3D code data
════════════════════
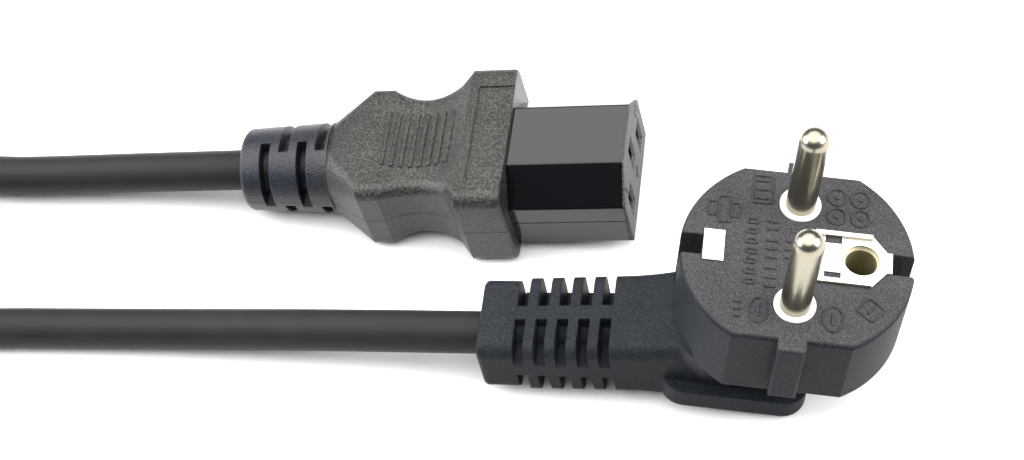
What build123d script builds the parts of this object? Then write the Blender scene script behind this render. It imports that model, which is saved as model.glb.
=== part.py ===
from build123d import *
from math import atan, cos, degrees, pi, radians, sin, tan
import os

# Detachable mains lead: a moulded angled wall plug with two round pins and both kinds of earth
# contact (CEE 7/7), 1.8 m of round three-core cord, and a C13 appliance connector.
# Millimetres, +Z up. The two ends lie side by side on a table and both leads run off along -X.
# Plug head frame: X across the face toward the earth socket, Y along the line of pins, Z out of
# the face, so depths into the plug are negative Z. The head leans away from its flat-lying lead.
# Connector frame: X out of the nose, Y across, Z up, with the origin on the nose's end face.

# Cord
cord_d = 7.4
wire_d = 2.4
strands_d = 1.3
wire_spread = 1.9
jacket_grip = 20.0
bare_length = 0.5
crimp_depth = 5.0
crimp_d = 3.0
crimp_bite = 0.2
core_straight = 4.2
plug_core_bend = 2.6
connector_core_bend = 5.0

# How far a cut runs past the face that it opens
overcut = 1.0

# Plug head
plug_x = 42.55
plug_y = -16.15
ends_apart = 34.85
head_tilt = 10.0
disc_r = 18.5
disc_depth = 15.0
flat_half = 16.0
flat_rib_width = 4.4
flat_rib_reach = 17.9
flat_rib_depth = 14.0
flat_rib_round = 0.5
face_round = 0.8
notch_width = 3.8
notch_floor = 14.6
waist_top = (-17.0, 13.0, 12.5)
waist_low = (-16.0, 4.0, 8.2)
waist_round = 5.0
waist_seat = 0.5
plate_left = -18.6
plate_right = 5.6
plate_half = 10.9
plate_depth = 32.7
plate_thick = 5.0
plate_corner = 4.0
plate_round = 1.2

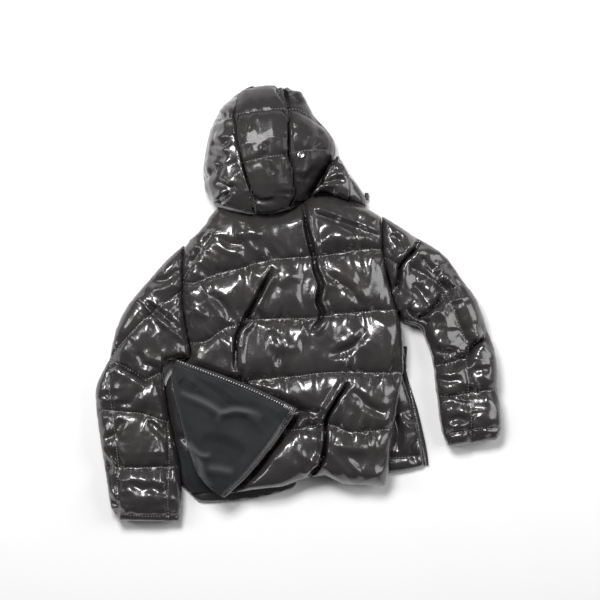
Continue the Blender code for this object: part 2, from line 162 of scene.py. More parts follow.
def sag(piece, tree, edge):
    """Where each point stands between its solid's lower side, 0, and its upper side, 1."""
    co = points_of(piece)
    base, share = np.empty(len(co)), np.empty(len(co))
    up, down = Vector((0, 0, 1)), Vector((0, 0, -1))
    for k, (x, y, z) in enumerate(co):
        low = tree.ray_cast(Vector((x, y, -1)), up)[0]
        high = tree.ray_cast(Vector((x, y, 1)), down)[0]
        if low is None or high is None or high.z - low.z < 2 * MM:
            near = tree.find_nearest(Vector((x, y, z)))[0]
            step = (near - Vector((x, y, near.z)))
            spot = near + (step.normalized() if step.length > 1e-7 else step) * 1.5 * MM
            low = tree.ray_cast(Vector((spot.x, spot.y, -1)), up)[0] or near - up * edge / 2
            high = tree.ray_cast(Vector((spot.x, spot.y, 1)), down)[0] or near + up * edge / 2
        base[k] = low.z
        share[k] = min(max((z - low.z) / max(high.z - low.z, MM), 0.0), 1.0)
    return co, base, share


def folded(plan, folds):
    """How deep each point lies in the folds. A fold is its line, depth, half width and lip."""
    deep, in_fold = np.zeros(len(plan)), np.zeros(len(plan), bool)
    for points, depth, half, lip in folds:
        gap, along, side = distance_to(plan, smooth_line(points))
        length = along.max()
        fade = np.clip(np.minimum(along, length - along) / (0.22 * length), 0, 1) ** 0.5
        ridge = np.exp(-((gap - 2.0 * half) / (1.1 * half)) ** 2)
        deep += depth * fade * (np.exp(-(gap / half) ** 2)
                                - 0.4 * ridge * (side * lip > 0) - 0.1 * ridge)
        in_fold |= (gap < 0.35 * half) & (fade > 0.6)
    return deep, in_fold


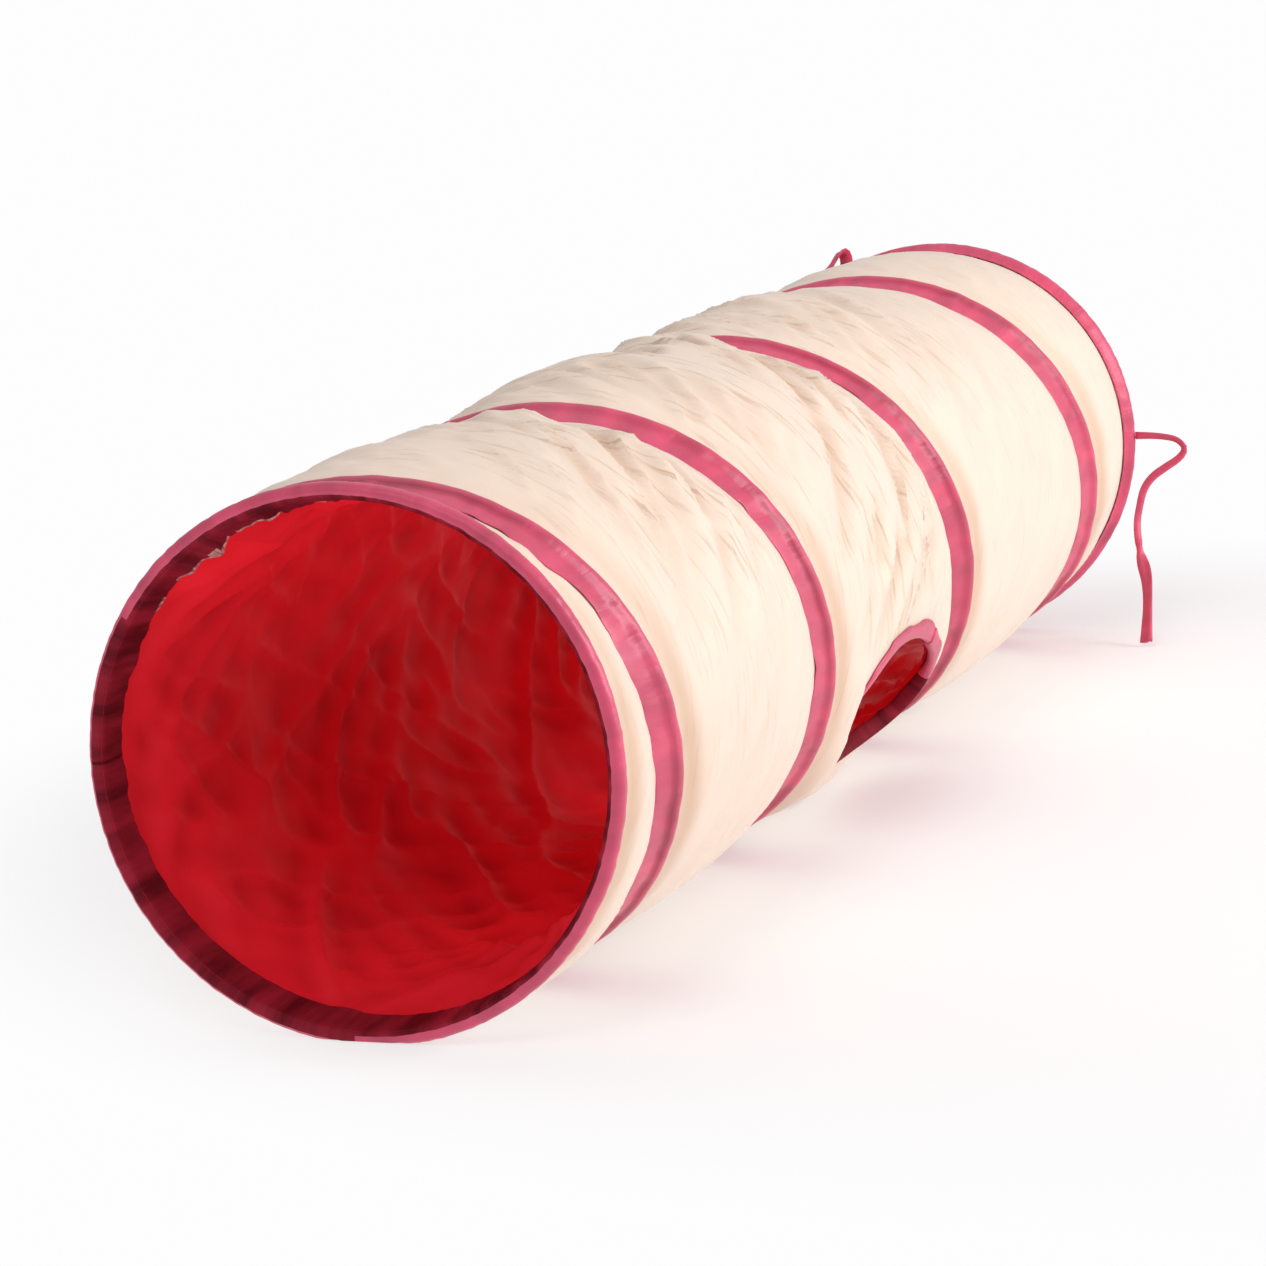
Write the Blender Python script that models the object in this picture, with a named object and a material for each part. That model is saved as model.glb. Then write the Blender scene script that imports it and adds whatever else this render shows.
════════════════════
[TASK OBJECTIVE]
Beginning at the first line of the records, give again each line exactly as written, ending with the line that contains "plate_round = 1.2".

[TASK ANSWER]
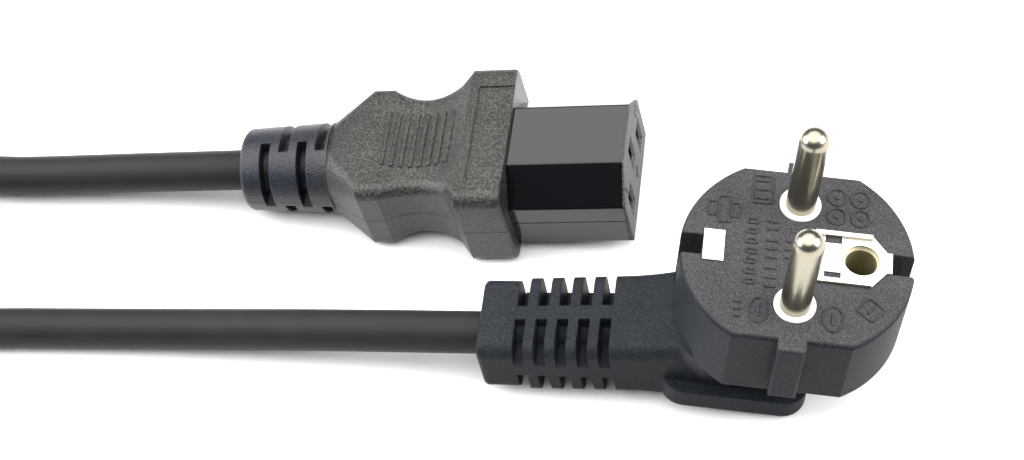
What build123d script builds the parts of this object? Then write the Blender scene script behind this render. It imports that model, which is saved as model.glb.
=== part.py ===
from build123d import *
from math import atan, cos, degrees, pi, radians, sin, tan
import os

# Detachable mains lead: a moulded angled wall plug with two round pins and both kinds of earth
# contact (CEE 7/7), 1.8 m of round three-core cord, and a C13 appliance connector.
# Millimetres, +Z up. The two ends lie side by side on a table and both leads run off along -X.
# Plug head frame: X across the face toward the earth socket, Y along the line of pins, Z out of
# the face, so depths into the plug are negative Z. The head leans away from its flat-lying lead.
# Connector frame: X out of the nose, Y across, Z up, with the origin on the nose's end face.

# Cord
cord_d = 7.4
wire_d = 2.4
strands_d = 1.3
wire_spread = 1.9
jacket_grip = 20.0
bare_length = 0.5
crimp_depth = 5.0
crimp_d = 3.0
crimp_bite = 0.2
core_straight = 4.2
plug_core_bend = 2.6
connector_core_bend = 5.0

# How far a cut runs past the face that it opens
overcut = 1.0

# Plug head
plug_x = 42.55
plug_y = -16.15
ends_apart = 34.85
head_tilt = 10.0
disc_r = 18.5
disc_depth = 15.0
flat_half = 16.0
flat_rib_width = 4.4
flat_rib_reach = 17.9
flat_rib_depth = 14.0
flat_rib_round = 0.5
face_round = 0.8
notch_width = 3.8
notch_floor = 14.6
waist_top = (-17.0, 13.0, 12.5)
waist_low = (-16.0, 4.0, 8.2)
waist_round = 5.0
waist_seat = 0.5
plate_left = -18.6
plate_right = 5.6
plate_half = 10.9
plate_depth = 32.7
plate_thick = 5.0
plate_corner = 4.0
plate_round = 1.2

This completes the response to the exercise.